▶ **Directions for this task**
Please print all of the material below, word for word.
:: Supplied entries
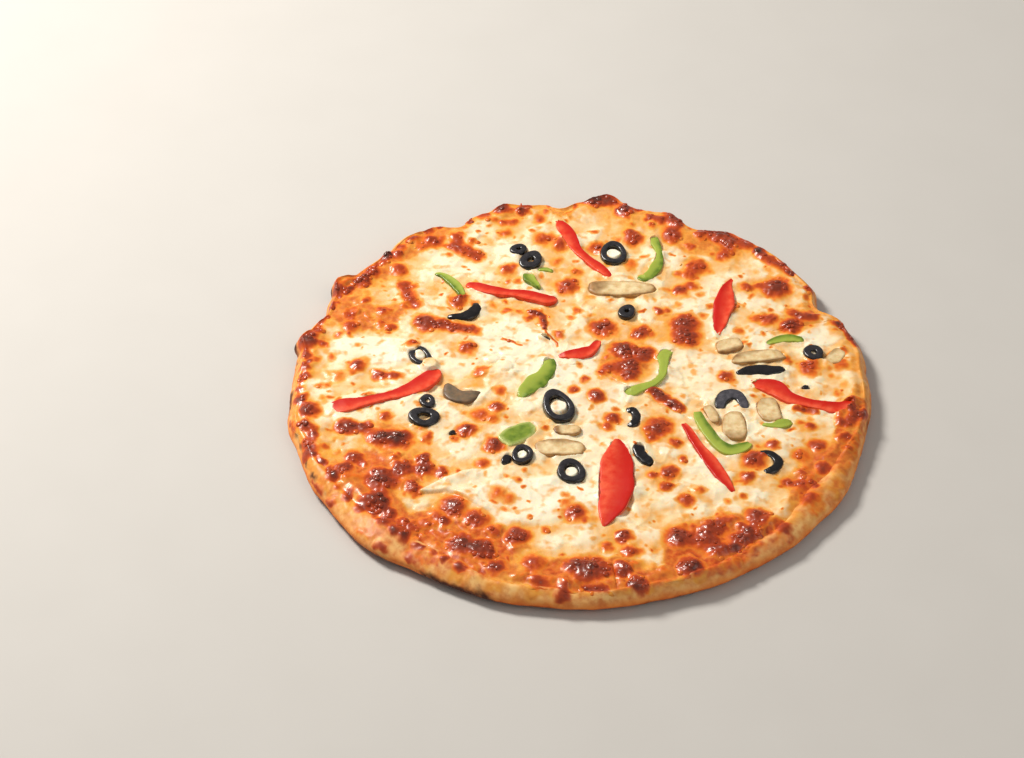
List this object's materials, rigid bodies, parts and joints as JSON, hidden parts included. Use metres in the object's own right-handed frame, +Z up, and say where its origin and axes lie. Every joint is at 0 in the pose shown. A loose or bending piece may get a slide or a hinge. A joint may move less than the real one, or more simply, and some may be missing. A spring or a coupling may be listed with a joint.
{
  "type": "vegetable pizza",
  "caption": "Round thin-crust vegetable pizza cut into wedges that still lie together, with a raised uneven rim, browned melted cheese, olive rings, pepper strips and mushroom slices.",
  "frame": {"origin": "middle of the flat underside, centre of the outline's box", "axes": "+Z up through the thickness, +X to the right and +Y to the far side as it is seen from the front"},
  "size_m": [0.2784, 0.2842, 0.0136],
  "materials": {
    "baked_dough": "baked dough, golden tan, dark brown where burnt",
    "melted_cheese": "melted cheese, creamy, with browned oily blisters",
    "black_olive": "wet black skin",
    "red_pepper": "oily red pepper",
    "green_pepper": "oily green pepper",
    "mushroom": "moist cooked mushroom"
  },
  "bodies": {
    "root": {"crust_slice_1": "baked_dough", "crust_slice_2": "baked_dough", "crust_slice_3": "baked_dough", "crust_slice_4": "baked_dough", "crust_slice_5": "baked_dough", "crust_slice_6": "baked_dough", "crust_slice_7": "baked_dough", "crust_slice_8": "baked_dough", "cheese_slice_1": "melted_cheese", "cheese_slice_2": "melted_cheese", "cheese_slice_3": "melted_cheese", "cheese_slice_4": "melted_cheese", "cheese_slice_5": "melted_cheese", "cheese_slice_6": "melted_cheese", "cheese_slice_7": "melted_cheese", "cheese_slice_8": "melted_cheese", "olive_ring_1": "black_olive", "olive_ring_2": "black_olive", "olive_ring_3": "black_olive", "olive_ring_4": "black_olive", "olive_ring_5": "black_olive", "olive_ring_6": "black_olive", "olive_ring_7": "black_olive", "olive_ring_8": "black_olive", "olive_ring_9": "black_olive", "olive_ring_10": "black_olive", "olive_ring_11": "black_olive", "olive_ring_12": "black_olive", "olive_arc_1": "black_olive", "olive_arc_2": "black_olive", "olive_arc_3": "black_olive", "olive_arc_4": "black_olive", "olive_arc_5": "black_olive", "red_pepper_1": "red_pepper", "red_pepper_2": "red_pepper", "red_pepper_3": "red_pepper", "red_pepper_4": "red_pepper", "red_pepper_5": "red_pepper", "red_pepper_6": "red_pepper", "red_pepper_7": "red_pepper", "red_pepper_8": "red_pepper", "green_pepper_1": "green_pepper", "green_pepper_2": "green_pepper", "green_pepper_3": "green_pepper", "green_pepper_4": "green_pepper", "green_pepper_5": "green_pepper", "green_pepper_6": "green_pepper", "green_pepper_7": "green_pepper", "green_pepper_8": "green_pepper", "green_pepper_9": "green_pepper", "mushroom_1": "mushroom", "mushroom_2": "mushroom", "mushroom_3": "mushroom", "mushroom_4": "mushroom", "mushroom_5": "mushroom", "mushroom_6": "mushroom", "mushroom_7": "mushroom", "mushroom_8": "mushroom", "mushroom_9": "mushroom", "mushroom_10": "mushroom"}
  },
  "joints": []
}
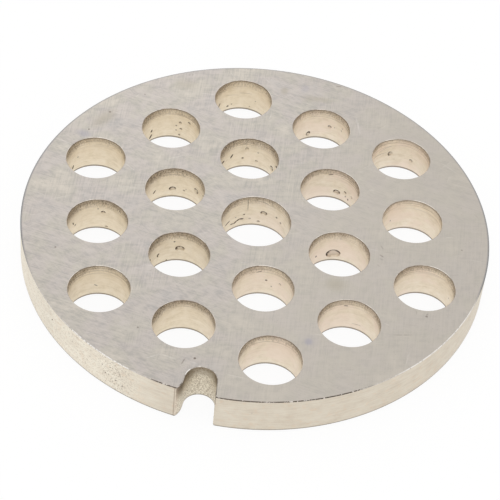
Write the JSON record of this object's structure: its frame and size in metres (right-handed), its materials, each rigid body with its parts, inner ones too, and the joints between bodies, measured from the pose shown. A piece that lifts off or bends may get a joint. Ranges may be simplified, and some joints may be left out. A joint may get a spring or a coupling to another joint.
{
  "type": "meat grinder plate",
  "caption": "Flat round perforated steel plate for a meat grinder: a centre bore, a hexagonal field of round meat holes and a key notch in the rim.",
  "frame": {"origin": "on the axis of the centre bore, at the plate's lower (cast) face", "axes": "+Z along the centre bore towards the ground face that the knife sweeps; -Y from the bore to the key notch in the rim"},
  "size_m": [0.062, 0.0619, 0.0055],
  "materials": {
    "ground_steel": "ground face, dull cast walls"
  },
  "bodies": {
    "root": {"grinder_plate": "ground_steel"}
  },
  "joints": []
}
::::
▶ **Answer to this task**
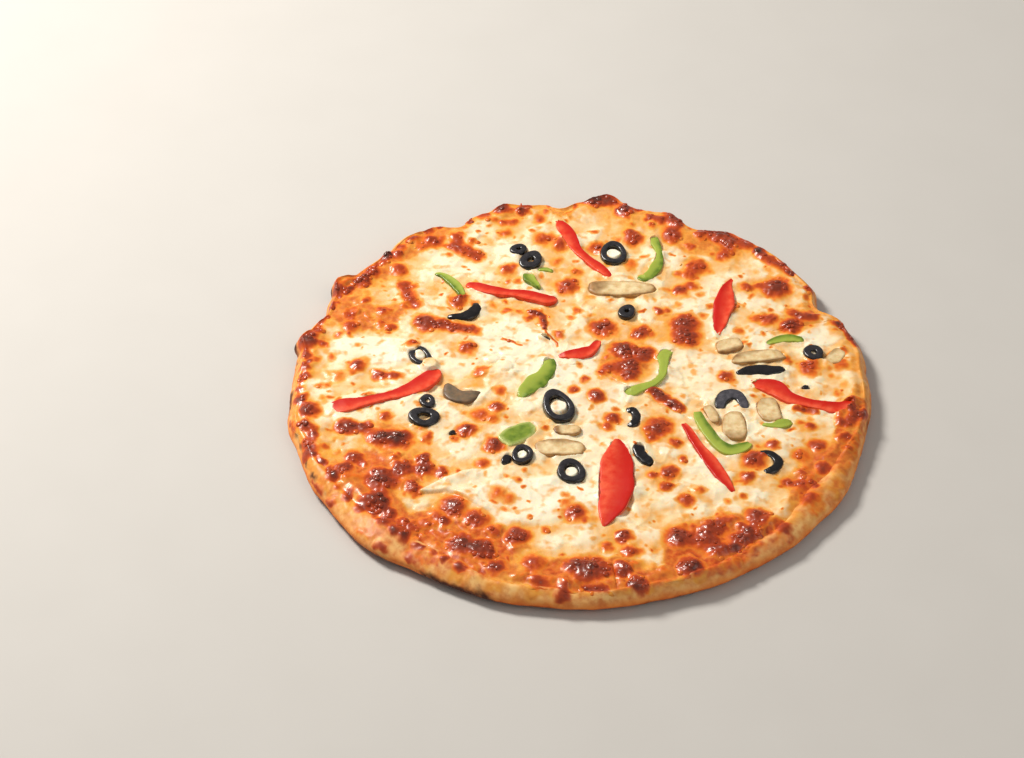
List this object's materials, rigid bodies, parts and joints as JSON, hidden parts included. Use metres in the object's own right-handed frame, +Z up, and say where its origin and axes lie. Every joint is at 0 in the pose shown. A loose or bending piece may get a slide or a hinge. A joint may move less than the real one, or more simply, and some may be missing. A spring or a coupling may be listed with a joint.
{
  "type": "vegetable pizza",
  "caption": "Round thin-crust vegetable pizza cut into wedges that still lie together, with a raised uneven rim, browned melted cheese, olive rings, pepper strips and mushroom slices.",
  "frame": {"origin": "middle of the flat underside, centre of the outline's box", "axes": "+Z up through the thickness, +X to the right and +Y to the far side as it is seen from the front"},
  "size_m": [0.2784, 0.2842, 0.0136],
  "materials": {
    "baked_dough": "baked dough, golden tan, dark brown where burnt",
    "melted_cheese": "melted cheese, creamy, with browned oily blisters",
    "black_olive": "wet black skin",
    "red_pepper": "oily red pepper",
    "green_pepper": "oily green pepper",
    "mushroom": "moist cooked mushroom"
  },
  "bodies": {
    "root": {"crust_slice_1": "baked_dough", "crust_slice_2": "baked_dough", "crust_slice_3": "baked_dough", "crust_slice_4": "baked_dough", "crust_slice_5": "baked_dough", "crust_slice_6": "baked_dough", "crust_slice_7": "baked_dough", "crust_slice_8": "baked_dough", "cheese_slice_1": "melted_cheese", "cheese_slice_2": "melted_cheese", "cheese_slice_3": "melted_cheese", "cheese_slice_4": "melted_cheese", "cheese_slice_5": "melted_cheese", "cheese_slice_6": "melted_cheese", "cheese_slice_7": "melted_cheese", "cheese_slice_8": "melted_cheese", "olive_ring_1": "black_olive", "olive_ring_2": "black_olive", "olive_ring_3": "black_olive", "olive_ring_4": "black_olive", "olive_ring_5": "black_olive", "olive_ring_6": "black_olive", "olive_ring_7": "black_olive", "olive_ring_8": "black_olive", "olive_ring_9": "black_olive", "olive_ring_10": "black_olive", "olive_ring_11": "black_olive", "olive_ring_12": "black_olive", "olive_arc_1": "black_olive", "olive_arc_2": "black_olive", "olive_arc_3": "black_olive", "olive_arc_4": "black_olive", "olive_arc_5": "black_olive", "red_pepper_1": "red_pepper", "red_pepper_2": "red_pepper", "red_pepper_3": "red_pepper", "red_pepper_4": "red_pepper", "red_pepper_5": "red_pepper", "red_pepper_6": "red_pepper", "red_pepper_7": "red_pepper", "red_pepper_8": "red_pepper", "green_pepper_1": "green_pepper", "green_pepper_2": "green_pepper", "green_pepper_3": "green_pepper", "green_pepper_4": "green_pepper", "green_pepper_5": "green_pepper", "green_pepper_6": "green_pepper", "green_pepper_7": "green_pepper", "green_pepper_8": "green_pepper", "green_pepper_9": "green_pepper", "mushroom_1": "mushroom", "mushroom_2": "mushroom", "mushroom_3": "mushroom", "mushroom_4": "mushroom", "mushroom_5": "mushroom", "mushroom_6": "mushroom", "mushroom_7": "mushroom", "mushroom_8": "mushroom", "mushroom_9": "mushroom", "mushroom_10": "mushroom"}
  },
  "joints": []
}
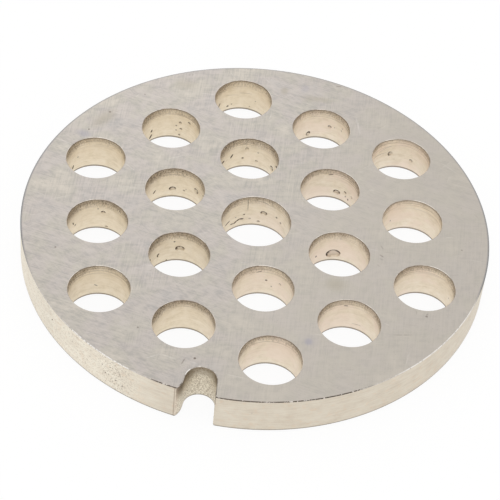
Write the JSON record of this object's structure: its frame and size in metres (right-handed), its materials, each rigid body with its parts, inner ones too, and the joints between bodies, measured from the pose shown. A piece that lifts off or bends may get a joint. Ranges may be simplified, and some joints may be left out. A joint may get a spring or a coupling to another joint.
{
  "type": "meat grinder plate",
  "caption": "Flat round perforated steel plate for a meat grinder: a centre bore, a hexagonal field of round meat holes and a key notch in the rim.",
  "frame": {"origin": "on the axis of the centre bore, at the plate's lower (cast) face", "axes": "+Z along the centre bore towards the ground face that the knife sweeps; -Y from the bore to the key notch in the rim"},
  "size_m": [0.062, 0.0619, 0.0055],
  "materials": {
    "ground_steel": "ground face, dull cast walls"
  },
  "bodies": {
    "root": {"grinder_plate": "ground_steel"}
  },
  "joints": []
}